MPEG-H Audio accommodates formats from stereo to eight-channel surround plus four height channels (described by Fraunhofer as 7.1+4H), as well as objects, which might be alternate languages or sound effects, for example. It also handles HOA, or higher-order ambisonics.
For the future broadcast scheme, says Bleidt, “The system that you will find most of the companies developing new audio systems are proposing for immersive sound production is the 7.1 Blu-ray surround sound configuration and then four speakers in the top layer. That’s probably what you will see first trials with. That’s not the only configuration—the MPEG-H system is quite flexible; you could use 5.1+4H, or other configurations.”
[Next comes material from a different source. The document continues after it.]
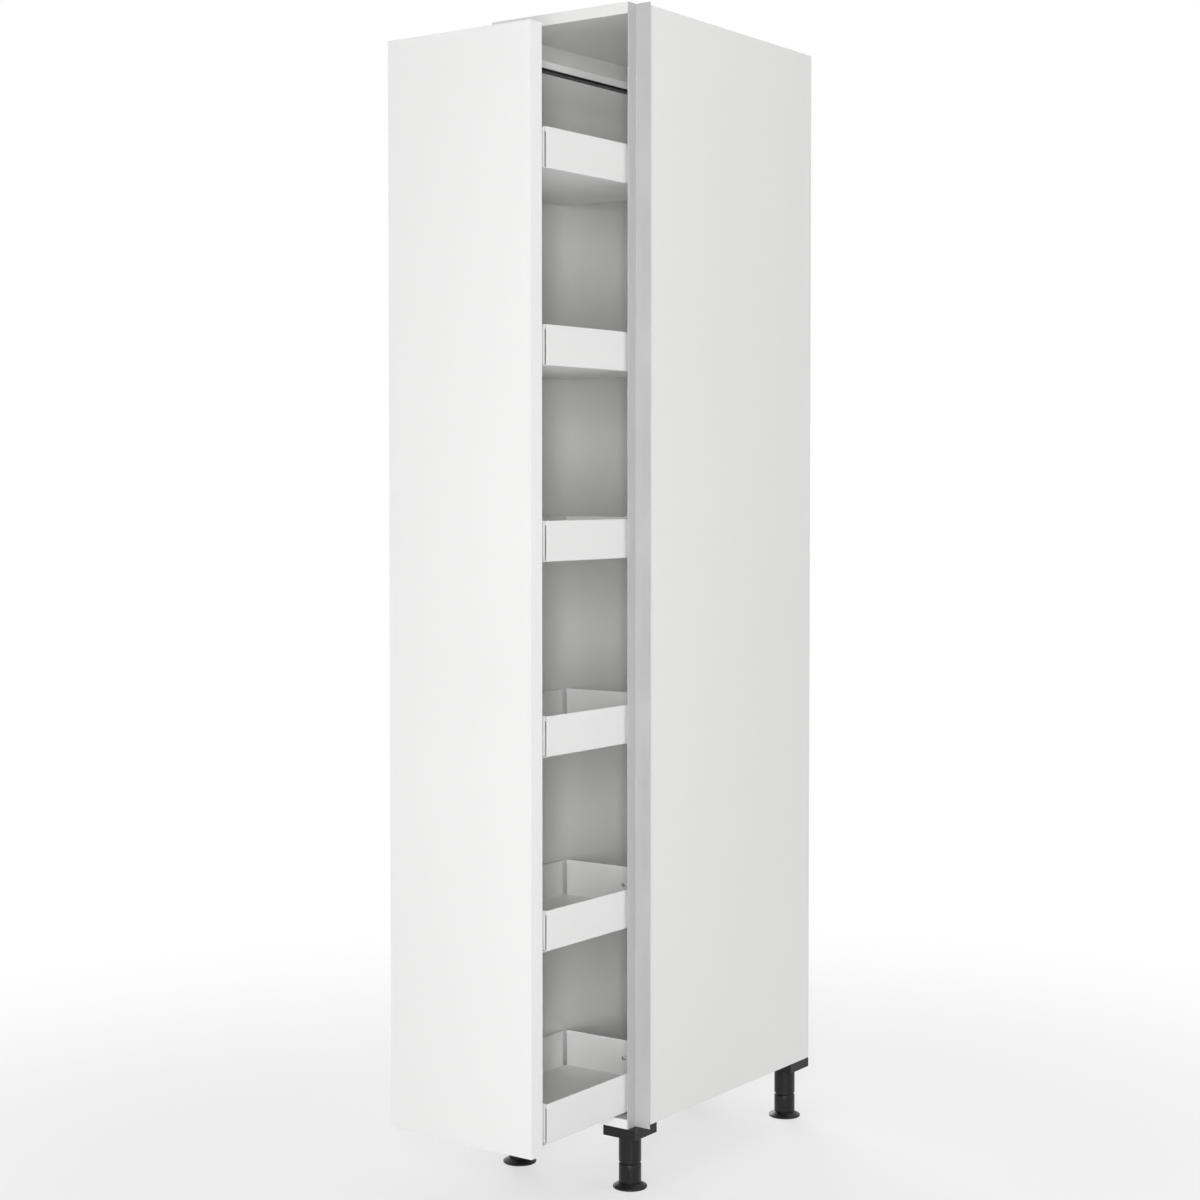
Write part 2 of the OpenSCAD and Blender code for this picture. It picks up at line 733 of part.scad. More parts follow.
module rear_upright() placed() color("white") difference() {
    block([-rear_s / 2, rear_y, tray_z0], [rear_s / 2, rear_y + rear_s, beam_z0]);
    block([-rear_s / 2 + tube_t, rear_y + tube_t, tray_z0 - eps],
          [rear_s / 2 - tube_t, rear_y + rear_s - tube_t, beam_z0 + eps]);
    tray_bolt_bores(0, rear_y - eps, rear_y + tube_t + eps);
    angle_rivets(bore_fit);
}

module front_panel() placed() color("white") difference() {
    block([front_x0, front_back_y - front_t, front_low],
          [front_x0 + front_w, front_back_y, front_low + front_h]);
    for (sign = [-1, 1])
        front_screw_bores(sign * upright_x, front_back_y - front_screw_in - fit, front_back_y + eps);
}

module front_screws() placed() color("silver") {
    for (sign = [-1, 1], level = front_screw_levels) {
        rod_y(sign * upright_x, front_back_y - front_screw_in, upright_back_y + eps,
              front_screw_z(level), screw_dia / 2);
        rod_y(sign * upright_x, upright_back_y, upright_back_y + head_t, front_screw_z(level), head_dia / 2);
    }
}

// ---------- trays ----------

// Floor sheet with a tab that reaches the front panel, cut out around the uprights
module tray_base(i) {
    z = tray_bottom(i);
    x = tray_w / 2 - sheet_t;
    difference() {
        block([-x, front_back_y + fit, z], [x, tray_back_y, z + sheet_t]);
        for (sign = [-1, 1])
            block([sign * upright_x - upright_w / 2 - fit, front_back_y, z - eps],
                  [sign * upright_x + upright_w / 2 + fit, upright_back_y + fit, z + sheet_t + eps]);
    }
}

// Four wall panels: the side walls lap the floor's edges, the end walls stand on the floor,
// and the corners between them stay open
module tray_walls(i) {
    z = tray_bottom(i);
    end_x = tray_w / 2 - corner_gap_end;
    side_y1 = tray_back_y - corner_gap_side;
    for (sign = [-1, 1])
        block([min(sign * tray_w / 2, sign * (tray_w / 2 - sheet_t)), tray_front_y, z],
              [max(sign * tray_w / 2, sign * (tray_w / 2 - sheet_t)), side_y1, z + tray_h]);
    difference() {
        union() {
            block([-end_x, tray_front_y, z + sheet_t], [end_x, tray_front_y + sheet_t, z + tray_h]);
            block([-end_x, tray_back_y - sheet_t, z + sheet_t], [end_x, tray_back_y, z + tray_h]);
        }
        for (sign = [-1, 1])
            rod_y(sign * upright_x, tray_front_y - eps, tray_front_y + sheet_t + eps, z + tray_bolt_z,
                  screw_dia / 2 + bore_fit);
        rod_y(0, tray_back_y - sheet_t - eps, tray_back_y + eps, z + tray_bolt_z, screw_dia / 2 + bore_fit);
    }
}

module tray_1_base() placed() color("white") tray_base(1);
module tray_2_base() placed() color("white") tray_base(2);
module tray_3_base() placed() color("white") tray_base(3);
module tray_4_base() placed() color("white") tray_base(4);
module tray_5_base() placed() color("white") tray_base(5);
module tray_6_base() placed() color("white") tray_base(6);

module tray_1_walls() placed() color("white") tray_walls(1);
module tray_2_walls() placed() color("white") tray_walls(2);
module tray_3_walls() placed() color("white") tray_walls(3);
module tray_4_walls() placed() color("white") tray_walls(4);
module tray_5_walls() placed() color("white") tray_walls(5);
module tray_6_walls() placed() color("white") tray_walls(6);

module bored_block(x, y0, y1, w, i) {
    z = tray_bottom(i);
    difference() {
        block([x - w / 2, y0, z + spacer_low], [x + w / 2, y1, z + spacer_low + spacer_h]);
        rod_y(x, y0 - eps, y1 + eps, z + tray_bolt_z, screw_dia / 2 + bore_fit);
    }
}

module tray_spacers() placed() color("silver") {
    for (i = [1 : tray_count], sign = [-1, 1])
        bored_block(sign * upright_x, upright_back_y, tray_front_y, spacer_w, i);
}

module rear_arms() placed() color("silver") {
    for (i = [1 : tray_count])
        bored_block(0, tray_back_y, rear_y, spacer_w, i);
}

// Stiffening plates on the inside of the back walls
module rear_plates() placed() color("white") {
    for (i = [1 : tray_count])
        difference() {
            block([-back_plate_w / 2, tray_back_y - 2 * sheet_t, tray_bottom(i) + sheet_t],
                  [back_plate_w / 2, tray_back_y - sheet_t, tray_bottom(i) + tray_h]);
            rod_y(0, tray_back_y - 3 * sheet_t, tray_back_y, tray_bottom(i) + tray_bolt_z,
                  screw_dia / 2 + bore_fit);
        }
}

module tray_screws() placed() color("silver") {
    for (i = [1 : tray_count], sign = [-1, 1]) {
        z = tray_bottom(i) + tray_bolt_z;
        rod_y(sign * upright_x, upright_back_y - tube_t, tray_front_y + sheet_t + eps, z, screw_dia / 2);
        rod_y(sign * upright_x, tray_front_y + sheet_t, tray_front_y + sheet_t + head_t, z, head_dia / 2);
    }
}

module rear_screws() placed() color("silver") {
    for (i = [1 : tray_count]) {
        z = tray_bottom(i) + tray_bolt_z;
        rod_y(0, tray_back_y - 2 * sheet_t - eps, rear_y + tube_t, z, screw_dia / 2);
        rod_y(0, tray_back_y - 2 * sheet_t - head_t, tray_back_y - 2 * sheet_t, z, head_dia / 2);
    }
}

side_left();
side_right();
top_panel();
bottom_panel();
back_panel();
fixing_rail();
grip_profile();
carcass_dowels();
shut_bumpers();
leg_plates();
leg_tubes();
leg_screws();
foot_front_left();
foot_front_right();
foot_back_left();
foot_back_right();
runner_cabinet_left();
runner_cabinet_right();
runner_middle_left();
runner_middle_right();
runner_inner_left();
runner_inner_right();
runner_screws();
open_stop();
ball_cages_first();
balls_first();
ball_cages_second();
balls_second();
guide_hangers();
guide_bar();
guide_middle();
guide_screws();
top_beam();
beam_strip();
beam_angles();
base_plate();
frame_rivets();
front_upright_left();
front_upright_right();
front_crossbar();
rear_upright();
front_panel();
front_screws();
tray_1_base();
tray_2_base();
tray_3_base();
tray_4_base();
tray_5_base();
tray_6_base();
tray_1_walls();
tray_2_walls();
tray_3_walls();
tray_4_walls();
tray_5_walls();
tray_6_walls();
tray_spacers();
tray_screws();
rear_plates();
rear_arms();
rear_screws();
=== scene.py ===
# %% [markdown]
# # A narrow pull-out larder unit
#
# The object is a tall kitchen cabinet, 300 mm wide, whose full-height front slides out with six
# sheet-metal trays behind it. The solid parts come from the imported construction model. This
# script gives them their rounded edges and their finishes, and builds the pieces that the
# construction model only blocks out.

# %% The frame
import json
import math

import bmesh
import bpy
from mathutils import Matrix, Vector


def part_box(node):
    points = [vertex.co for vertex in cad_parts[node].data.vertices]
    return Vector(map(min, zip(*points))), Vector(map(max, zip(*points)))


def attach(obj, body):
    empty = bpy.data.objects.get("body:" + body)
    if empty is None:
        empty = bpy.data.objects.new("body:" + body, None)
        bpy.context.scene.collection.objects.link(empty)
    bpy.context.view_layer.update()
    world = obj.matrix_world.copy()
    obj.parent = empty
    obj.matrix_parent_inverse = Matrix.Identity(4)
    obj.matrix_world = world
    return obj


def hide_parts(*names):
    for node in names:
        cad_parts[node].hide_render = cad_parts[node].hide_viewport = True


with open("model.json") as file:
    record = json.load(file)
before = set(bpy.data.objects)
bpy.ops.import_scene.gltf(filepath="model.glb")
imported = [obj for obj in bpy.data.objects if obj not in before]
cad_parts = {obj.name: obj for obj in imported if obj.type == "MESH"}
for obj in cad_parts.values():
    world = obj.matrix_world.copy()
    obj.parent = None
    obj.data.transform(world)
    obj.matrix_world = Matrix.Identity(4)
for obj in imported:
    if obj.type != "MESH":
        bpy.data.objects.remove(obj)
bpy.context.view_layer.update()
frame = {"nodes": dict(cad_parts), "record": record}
nodes = frame["nodes"]
MM = 0.001

# %% [markdown]
# ## The camera
#
# The drawing is a two-point perspective: every upright line is parallel, and the horizon lies
# above the middle of the picture. A level camera with a large lens shift gives exactly that,
# but a large shift cuts the unit's top off in every other view. So the camera looks down by
# less than two degrees and the shift is a third as large. The upright lines then lean by a
# fifth of a degree at most. Place, turn and lens were fitted to the corners of the drawing.

# %% Camera
CAMERA_PLACE = (2.1783, -3.1037, 1.1884)
CAMERA_TURN = math.radians(35.506)
CAMERA_DOWN = math.radians(1.851)
LENS, SENSOR_WIDTH = 65.1, 36
LENS_SHIFT = -0.039


def put_in_scene(name, data):
    """An object for the data, linked to the scene."""
    made = bpy.data.objects.new(name, data)
    bpy.context.scene.collection.objects.link(made)
    return made


camera = put_in_scene("camera", bpy.data.cameras.new("camera"))
camera.location = CAMERA_PLACE
camera.rotation_euler = (math.pi / 2 - CAMERA_DOWN, 0, CAMERA_TURN)
camera.data.lens = LENS
camera.data.sensor_width = SENSOR_WIDTH
camera.data.shift_y = LENS_SHIFT
bpy.context.scene.camera = camera
print("camera:", CAMERA_PLACE, "lens", LENS)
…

According to Bleidt, facilities can make the transition to full immersive production with object-based elements one step at a time. Initially, current surround sound formats and metadata can be transmitted using MPEG-H, with the advantage that its coding efficiency reportedly offers a 50 percent bit rate reduction compared to the current AC-3 codec. In the next step, interactive elements, such as adjustments to announcer or sound effect levels, might be added. From there, height channels could be added, including the use of HOA and, in a final step, a broadcaster might add dynamic objects.
In terms of production workflow, says Bleidt, interactive elements are easily generated with traditional mixing consoles. “We would like to take as whatever your console has for direct outputs the things that you want to have as interactive objects. We want to send a mix-minus that doesn’t have those separate, independent sources in it. You feed those into our monitoring unit, so you can hear what it sounds like at home. You feed them into a contribution encoder in order to get them back to the network, if you need to. That’s it.”
As for an immersive mix, “You need to have microphones that capture height information for the top layer speakers. There are many ways to do that,” he says, from various mic “tree” arrangements to an ambisonic microphone.